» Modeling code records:
== == ==

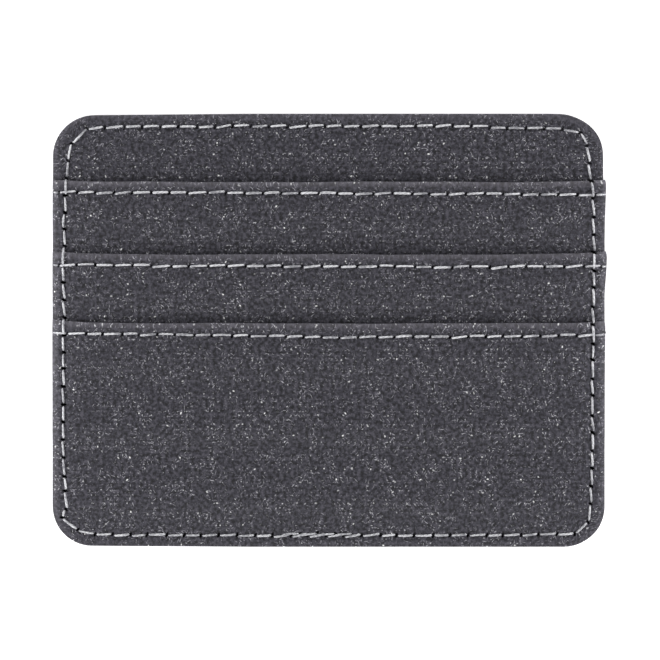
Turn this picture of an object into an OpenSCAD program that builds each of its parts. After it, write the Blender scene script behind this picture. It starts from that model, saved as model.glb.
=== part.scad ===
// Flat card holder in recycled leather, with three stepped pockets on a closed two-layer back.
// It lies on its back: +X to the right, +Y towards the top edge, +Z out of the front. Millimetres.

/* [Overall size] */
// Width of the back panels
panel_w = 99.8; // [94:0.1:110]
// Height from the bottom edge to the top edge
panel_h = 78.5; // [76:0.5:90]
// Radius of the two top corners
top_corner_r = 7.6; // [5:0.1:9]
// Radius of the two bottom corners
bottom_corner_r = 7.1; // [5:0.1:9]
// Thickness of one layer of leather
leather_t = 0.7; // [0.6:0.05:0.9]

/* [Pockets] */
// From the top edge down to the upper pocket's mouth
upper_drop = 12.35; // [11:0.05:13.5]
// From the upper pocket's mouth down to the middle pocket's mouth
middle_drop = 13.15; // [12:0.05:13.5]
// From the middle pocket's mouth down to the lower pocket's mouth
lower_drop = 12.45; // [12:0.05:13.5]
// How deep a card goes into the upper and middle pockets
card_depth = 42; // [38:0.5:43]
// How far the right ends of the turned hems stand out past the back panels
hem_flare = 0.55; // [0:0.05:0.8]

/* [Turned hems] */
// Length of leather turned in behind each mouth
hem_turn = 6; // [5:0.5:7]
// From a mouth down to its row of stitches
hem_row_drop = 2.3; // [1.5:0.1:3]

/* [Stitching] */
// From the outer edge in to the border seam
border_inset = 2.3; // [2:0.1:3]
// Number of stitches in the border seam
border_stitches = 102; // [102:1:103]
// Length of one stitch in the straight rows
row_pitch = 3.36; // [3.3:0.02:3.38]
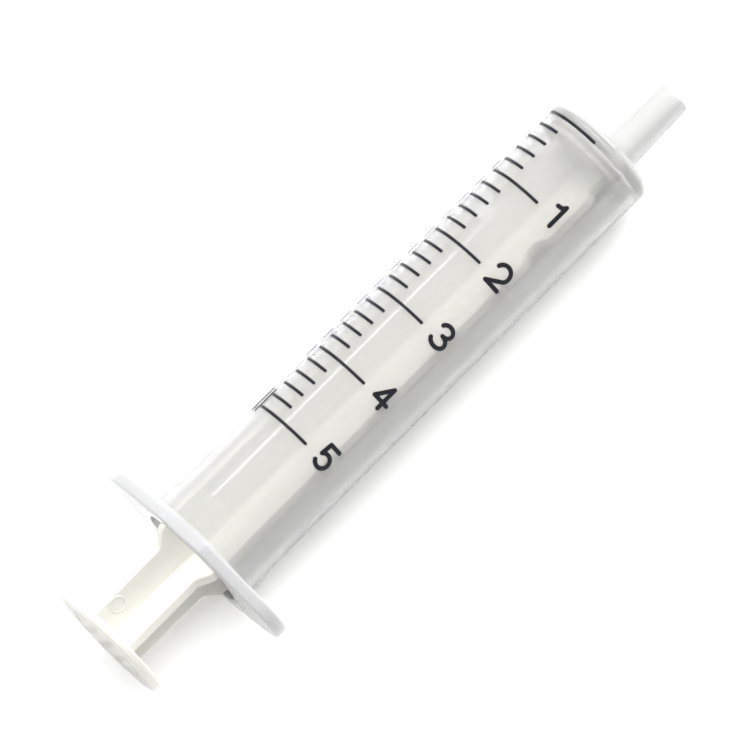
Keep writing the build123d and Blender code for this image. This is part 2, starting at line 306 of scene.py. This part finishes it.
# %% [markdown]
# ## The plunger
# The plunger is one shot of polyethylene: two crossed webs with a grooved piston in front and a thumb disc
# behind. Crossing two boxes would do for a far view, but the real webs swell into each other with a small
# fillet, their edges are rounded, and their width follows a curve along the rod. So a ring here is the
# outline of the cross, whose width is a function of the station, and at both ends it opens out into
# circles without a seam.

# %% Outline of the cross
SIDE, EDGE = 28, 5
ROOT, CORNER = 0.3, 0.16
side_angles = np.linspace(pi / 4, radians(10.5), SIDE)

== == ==

» Given exercise: Reproduce word for word the material above, beginning with the line that contains "Keep writing the" and ending with the line that contains "# circles without a seam.".

» Result of this task:
Keep writing the build123d and Blender code for this image. This is part 2, starting at line 306 of scene.py. This part finishes it.
# %% [markdown]
# ## The plunger
# The plunger is one shot of polyethylene: two crossed webs with a grooved piston in front and a thumb disc
# behind. Crossing two boxes would do for a far view, but the real webs swell into each other with a small
# fillet, their edges are rounded, and their width follows a curve along the rod. So a ring here is the
# outline of the cross, whose width is a function of the station, and at both ends it opens out into
# circles without a seam.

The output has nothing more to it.